— Start —

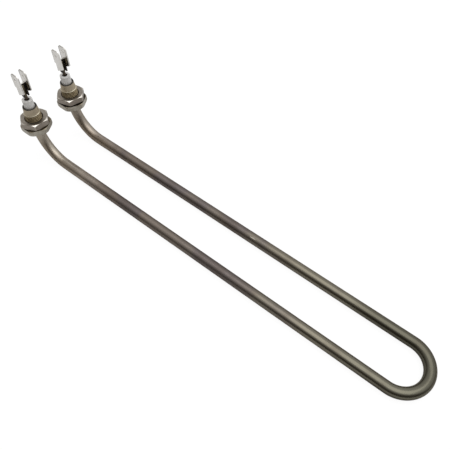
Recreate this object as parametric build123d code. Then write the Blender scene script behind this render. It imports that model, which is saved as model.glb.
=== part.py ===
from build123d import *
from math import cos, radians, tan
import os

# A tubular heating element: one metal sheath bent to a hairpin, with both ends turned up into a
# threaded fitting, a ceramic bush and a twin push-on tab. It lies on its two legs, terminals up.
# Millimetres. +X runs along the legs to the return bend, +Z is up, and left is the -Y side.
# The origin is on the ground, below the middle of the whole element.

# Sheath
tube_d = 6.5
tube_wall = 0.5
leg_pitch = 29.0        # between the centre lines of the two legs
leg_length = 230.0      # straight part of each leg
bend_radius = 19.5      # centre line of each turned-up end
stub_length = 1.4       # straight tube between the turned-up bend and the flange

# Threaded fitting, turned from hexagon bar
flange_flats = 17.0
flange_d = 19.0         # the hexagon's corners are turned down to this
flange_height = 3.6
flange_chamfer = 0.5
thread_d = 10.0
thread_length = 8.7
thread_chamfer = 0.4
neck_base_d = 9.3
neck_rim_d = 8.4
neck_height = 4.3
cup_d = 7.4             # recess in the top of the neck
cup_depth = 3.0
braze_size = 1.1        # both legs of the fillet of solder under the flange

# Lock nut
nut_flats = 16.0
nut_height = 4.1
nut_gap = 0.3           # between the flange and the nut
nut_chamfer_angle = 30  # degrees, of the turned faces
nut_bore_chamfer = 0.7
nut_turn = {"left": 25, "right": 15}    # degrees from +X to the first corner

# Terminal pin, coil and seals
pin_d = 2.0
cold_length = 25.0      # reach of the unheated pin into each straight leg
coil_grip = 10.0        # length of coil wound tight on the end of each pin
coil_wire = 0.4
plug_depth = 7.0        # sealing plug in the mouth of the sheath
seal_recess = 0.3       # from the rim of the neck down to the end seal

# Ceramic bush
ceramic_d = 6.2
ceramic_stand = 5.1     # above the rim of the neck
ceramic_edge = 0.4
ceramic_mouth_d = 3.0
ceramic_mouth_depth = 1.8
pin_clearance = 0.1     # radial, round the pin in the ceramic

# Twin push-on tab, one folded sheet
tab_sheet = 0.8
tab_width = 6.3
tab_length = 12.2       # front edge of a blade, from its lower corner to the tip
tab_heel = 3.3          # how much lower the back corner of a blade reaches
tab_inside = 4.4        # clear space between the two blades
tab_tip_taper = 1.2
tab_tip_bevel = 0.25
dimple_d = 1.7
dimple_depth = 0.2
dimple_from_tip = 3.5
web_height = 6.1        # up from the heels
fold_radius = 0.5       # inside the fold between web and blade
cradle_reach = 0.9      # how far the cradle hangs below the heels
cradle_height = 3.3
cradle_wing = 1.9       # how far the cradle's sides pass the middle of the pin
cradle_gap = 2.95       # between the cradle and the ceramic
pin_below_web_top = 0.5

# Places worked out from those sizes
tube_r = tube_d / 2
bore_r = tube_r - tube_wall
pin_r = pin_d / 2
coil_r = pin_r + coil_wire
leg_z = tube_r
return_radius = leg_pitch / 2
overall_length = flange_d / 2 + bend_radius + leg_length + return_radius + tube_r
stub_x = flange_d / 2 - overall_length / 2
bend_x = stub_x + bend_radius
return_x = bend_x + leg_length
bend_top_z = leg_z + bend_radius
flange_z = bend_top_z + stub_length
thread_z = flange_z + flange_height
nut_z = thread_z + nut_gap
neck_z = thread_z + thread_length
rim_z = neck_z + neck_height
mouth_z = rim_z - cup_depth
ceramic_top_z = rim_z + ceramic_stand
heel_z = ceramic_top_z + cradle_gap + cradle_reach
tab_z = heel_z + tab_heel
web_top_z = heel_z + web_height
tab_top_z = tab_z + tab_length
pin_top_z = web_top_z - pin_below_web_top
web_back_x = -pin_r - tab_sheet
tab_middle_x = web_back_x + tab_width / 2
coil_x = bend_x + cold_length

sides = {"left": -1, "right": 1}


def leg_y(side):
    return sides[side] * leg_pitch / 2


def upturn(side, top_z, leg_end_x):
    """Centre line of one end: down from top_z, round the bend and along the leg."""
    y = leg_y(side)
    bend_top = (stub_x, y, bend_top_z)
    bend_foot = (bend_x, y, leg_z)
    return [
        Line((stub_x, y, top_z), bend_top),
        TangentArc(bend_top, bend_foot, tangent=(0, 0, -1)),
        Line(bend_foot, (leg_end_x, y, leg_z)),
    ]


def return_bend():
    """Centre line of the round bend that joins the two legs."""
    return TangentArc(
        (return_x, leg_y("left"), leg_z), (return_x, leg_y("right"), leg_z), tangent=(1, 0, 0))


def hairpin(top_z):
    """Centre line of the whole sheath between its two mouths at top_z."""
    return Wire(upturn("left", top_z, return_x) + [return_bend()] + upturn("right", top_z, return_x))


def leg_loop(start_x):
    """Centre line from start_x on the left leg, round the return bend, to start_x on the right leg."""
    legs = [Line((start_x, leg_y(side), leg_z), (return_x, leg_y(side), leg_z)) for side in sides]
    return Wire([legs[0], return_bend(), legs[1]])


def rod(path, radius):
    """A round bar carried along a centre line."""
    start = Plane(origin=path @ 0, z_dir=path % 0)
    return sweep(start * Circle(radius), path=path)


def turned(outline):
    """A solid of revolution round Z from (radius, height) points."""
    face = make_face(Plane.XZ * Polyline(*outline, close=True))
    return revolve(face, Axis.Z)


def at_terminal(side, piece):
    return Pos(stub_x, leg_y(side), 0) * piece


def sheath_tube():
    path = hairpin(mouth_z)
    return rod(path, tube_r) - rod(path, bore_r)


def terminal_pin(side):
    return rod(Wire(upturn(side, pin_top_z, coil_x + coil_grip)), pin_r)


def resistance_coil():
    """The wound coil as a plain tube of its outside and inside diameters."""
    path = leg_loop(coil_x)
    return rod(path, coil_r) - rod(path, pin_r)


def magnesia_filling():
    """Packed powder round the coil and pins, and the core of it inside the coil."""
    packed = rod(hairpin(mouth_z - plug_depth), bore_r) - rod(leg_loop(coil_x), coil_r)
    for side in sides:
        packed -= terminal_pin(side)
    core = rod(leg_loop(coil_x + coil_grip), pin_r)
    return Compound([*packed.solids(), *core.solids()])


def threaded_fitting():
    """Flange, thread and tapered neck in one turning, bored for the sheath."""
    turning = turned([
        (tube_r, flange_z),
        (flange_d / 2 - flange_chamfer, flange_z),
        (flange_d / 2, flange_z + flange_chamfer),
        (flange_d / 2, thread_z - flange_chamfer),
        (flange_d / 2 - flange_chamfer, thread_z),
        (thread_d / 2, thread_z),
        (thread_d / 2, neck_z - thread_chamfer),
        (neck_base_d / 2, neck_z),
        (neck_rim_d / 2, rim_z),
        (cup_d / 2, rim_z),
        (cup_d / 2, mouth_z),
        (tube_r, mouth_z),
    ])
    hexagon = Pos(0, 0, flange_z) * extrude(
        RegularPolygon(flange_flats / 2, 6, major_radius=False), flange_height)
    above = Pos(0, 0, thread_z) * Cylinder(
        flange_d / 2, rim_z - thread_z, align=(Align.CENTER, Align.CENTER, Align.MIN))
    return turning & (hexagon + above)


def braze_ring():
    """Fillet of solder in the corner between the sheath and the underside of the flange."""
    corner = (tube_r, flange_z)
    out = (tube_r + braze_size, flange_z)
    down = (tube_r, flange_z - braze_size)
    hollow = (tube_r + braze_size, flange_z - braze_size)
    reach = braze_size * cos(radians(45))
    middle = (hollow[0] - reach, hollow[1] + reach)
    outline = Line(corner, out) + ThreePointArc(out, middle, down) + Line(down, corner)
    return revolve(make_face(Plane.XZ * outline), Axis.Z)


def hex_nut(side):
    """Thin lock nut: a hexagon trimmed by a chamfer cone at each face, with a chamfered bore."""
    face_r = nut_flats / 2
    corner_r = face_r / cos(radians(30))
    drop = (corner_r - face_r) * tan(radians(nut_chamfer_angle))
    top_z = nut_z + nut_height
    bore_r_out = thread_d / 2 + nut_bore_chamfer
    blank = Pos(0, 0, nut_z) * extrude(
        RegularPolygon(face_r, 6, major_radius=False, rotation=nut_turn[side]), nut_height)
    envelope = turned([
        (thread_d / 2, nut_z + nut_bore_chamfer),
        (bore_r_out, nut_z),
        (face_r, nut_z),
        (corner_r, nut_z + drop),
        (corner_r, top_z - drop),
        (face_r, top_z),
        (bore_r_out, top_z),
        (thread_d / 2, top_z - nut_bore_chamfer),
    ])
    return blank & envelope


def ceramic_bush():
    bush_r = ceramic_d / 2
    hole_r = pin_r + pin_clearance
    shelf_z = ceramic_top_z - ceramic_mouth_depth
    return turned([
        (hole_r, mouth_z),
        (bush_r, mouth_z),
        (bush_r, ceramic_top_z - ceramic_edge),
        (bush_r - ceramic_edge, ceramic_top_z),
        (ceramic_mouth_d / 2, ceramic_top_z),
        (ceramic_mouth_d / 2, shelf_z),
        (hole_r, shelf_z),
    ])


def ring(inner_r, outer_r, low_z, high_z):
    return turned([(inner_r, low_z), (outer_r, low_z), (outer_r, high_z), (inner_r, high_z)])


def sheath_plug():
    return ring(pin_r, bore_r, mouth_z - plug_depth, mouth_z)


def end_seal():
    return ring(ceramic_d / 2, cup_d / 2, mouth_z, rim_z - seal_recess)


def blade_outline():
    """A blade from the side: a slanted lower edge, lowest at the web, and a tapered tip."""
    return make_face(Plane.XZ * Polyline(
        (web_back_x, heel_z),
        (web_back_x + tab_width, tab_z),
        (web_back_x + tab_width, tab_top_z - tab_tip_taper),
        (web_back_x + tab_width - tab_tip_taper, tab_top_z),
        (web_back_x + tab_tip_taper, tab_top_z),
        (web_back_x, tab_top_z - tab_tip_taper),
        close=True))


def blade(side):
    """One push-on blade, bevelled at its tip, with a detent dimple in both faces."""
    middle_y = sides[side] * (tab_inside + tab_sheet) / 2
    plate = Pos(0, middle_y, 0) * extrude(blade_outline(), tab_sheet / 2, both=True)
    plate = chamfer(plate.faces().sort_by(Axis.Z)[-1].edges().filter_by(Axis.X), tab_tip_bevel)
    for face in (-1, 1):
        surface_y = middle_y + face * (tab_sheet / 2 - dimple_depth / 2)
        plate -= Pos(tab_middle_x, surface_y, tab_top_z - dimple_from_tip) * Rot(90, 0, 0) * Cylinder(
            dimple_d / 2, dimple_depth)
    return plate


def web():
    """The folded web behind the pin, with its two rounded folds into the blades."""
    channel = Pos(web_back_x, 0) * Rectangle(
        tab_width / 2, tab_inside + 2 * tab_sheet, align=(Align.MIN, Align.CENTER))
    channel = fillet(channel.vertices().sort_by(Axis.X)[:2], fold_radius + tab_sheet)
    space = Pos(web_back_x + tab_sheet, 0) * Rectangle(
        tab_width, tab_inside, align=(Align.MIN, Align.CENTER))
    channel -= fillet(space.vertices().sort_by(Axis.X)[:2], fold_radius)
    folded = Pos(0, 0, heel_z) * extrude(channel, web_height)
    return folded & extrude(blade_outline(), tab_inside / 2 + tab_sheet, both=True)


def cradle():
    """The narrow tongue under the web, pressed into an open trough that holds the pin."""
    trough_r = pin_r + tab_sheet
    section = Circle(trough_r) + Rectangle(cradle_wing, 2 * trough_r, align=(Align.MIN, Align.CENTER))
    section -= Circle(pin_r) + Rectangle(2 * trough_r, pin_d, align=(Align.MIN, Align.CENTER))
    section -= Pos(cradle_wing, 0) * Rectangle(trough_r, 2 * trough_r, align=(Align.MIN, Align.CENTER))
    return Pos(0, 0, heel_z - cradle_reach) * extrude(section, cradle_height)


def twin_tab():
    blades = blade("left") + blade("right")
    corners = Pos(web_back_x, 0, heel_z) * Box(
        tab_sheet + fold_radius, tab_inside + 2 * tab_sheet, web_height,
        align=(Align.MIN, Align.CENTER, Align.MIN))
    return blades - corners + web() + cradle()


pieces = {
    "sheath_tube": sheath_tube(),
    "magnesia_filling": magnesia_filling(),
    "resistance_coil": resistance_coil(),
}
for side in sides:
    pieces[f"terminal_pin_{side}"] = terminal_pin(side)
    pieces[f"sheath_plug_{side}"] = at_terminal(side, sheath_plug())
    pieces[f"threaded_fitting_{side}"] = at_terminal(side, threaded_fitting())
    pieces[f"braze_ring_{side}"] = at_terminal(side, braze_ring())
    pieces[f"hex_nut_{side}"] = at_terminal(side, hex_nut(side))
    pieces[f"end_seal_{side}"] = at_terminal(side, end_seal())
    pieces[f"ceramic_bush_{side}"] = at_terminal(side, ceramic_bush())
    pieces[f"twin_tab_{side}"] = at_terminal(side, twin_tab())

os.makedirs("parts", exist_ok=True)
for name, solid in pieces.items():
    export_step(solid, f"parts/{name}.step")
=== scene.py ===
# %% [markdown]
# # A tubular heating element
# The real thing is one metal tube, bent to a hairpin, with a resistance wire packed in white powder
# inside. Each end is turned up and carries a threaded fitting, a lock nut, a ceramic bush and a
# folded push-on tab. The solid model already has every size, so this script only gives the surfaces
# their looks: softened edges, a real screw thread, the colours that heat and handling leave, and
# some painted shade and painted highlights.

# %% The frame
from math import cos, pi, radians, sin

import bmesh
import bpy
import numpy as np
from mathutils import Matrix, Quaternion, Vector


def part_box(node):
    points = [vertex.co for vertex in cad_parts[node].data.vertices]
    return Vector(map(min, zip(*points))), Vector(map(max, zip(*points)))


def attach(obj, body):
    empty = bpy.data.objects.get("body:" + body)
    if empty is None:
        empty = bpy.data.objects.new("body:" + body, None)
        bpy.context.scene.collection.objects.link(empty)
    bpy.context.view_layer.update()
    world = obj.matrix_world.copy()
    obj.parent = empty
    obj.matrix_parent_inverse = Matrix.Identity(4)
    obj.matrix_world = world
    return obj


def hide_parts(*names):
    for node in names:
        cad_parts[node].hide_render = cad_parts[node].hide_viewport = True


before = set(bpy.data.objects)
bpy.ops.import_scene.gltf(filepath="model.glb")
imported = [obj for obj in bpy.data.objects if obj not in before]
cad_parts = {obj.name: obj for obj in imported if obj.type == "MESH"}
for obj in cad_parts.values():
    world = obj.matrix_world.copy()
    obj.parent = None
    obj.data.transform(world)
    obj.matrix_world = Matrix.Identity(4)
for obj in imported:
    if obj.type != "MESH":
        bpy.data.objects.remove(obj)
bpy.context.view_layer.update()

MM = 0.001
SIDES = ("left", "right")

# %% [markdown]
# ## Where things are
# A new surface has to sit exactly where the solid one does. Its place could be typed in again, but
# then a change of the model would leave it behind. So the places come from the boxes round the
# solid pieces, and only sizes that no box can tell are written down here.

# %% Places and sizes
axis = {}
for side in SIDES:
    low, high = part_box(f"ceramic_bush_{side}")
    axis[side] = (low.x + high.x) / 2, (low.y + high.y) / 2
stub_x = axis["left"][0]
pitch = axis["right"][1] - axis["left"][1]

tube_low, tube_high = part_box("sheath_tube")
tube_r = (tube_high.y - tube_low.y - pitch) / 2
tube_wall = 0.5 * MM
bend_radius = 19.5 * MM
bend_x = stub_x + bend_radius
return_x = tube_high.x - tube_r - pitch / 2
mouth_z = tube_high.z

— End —

AIM OF THE TASK: Produce the lines from the top of the listing through the "the first corner" line exactly as they appear, with no additional output.

RIGHT ANSWER:
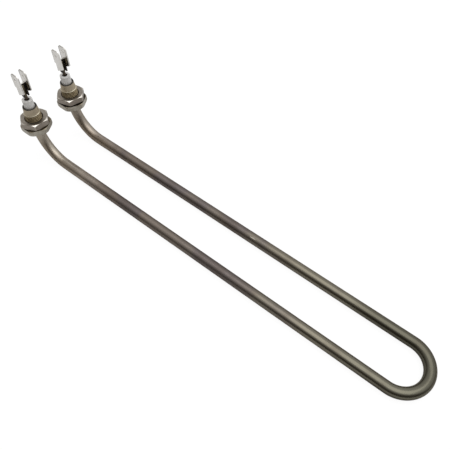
Recreate this object as parametric build123d code. Then write the Blender scene script behind this render. It imports that model, which is saved as model.glb.
=== part.py ===
from build123d import *
from math import cos, radians, tan
import os

# A tubular heating element: one metal sheath bent to a hairpin, with both ends turned up into a
# threaded fitting, a ceramic bush and a twin push-on tab. It lies on its two legs, terminals up.
# Millimetres. +X runs along the legs to the return bend, +Z is up, and left is the -Y side.
# The origin is on the ground, below the middle of the whole element.

# Sheath
tube_d = 6.5
tube_wall = 0.5
leg_pitch = 29.0        # between the centre lines of the two legs
leg_length = 230.0      # straight part of each leg
bend_radius = 19.5      # centre line of each turned-up end
stub_length = 1.4       # straight tube between the turned-up bend and the flange

# Threaded fitting, turned from hexagon bar
flange_flats = 17.0
flange_d = 19.0         # the hexagon's corners are turned down to this
flange_height = 3.6
flange_chamfer = 0.5
thread_d = 10.0
thread_length = 8.7
thread_chamfer = 0.4
neck_base_d = 9.3
neck_rim_d = 8.4
neck_height = 4.3
cup_d = 7.4             # recess in the top of the neck
cup_depth = 3.0
braze_size = 1.1        # both legs of the fillet of solder under the flange

# Lock nut
nut_flats = 16.0
nut_height = 4.1
nut_gap = 0.3           # between the flange and the nut
nut_chamfer_angle = 30  # degrees, of the turned faces
nut_bore_chamfer = 0.7
nut_turn = {"left": 25, "right": 15}    # degrees from +X to the first corner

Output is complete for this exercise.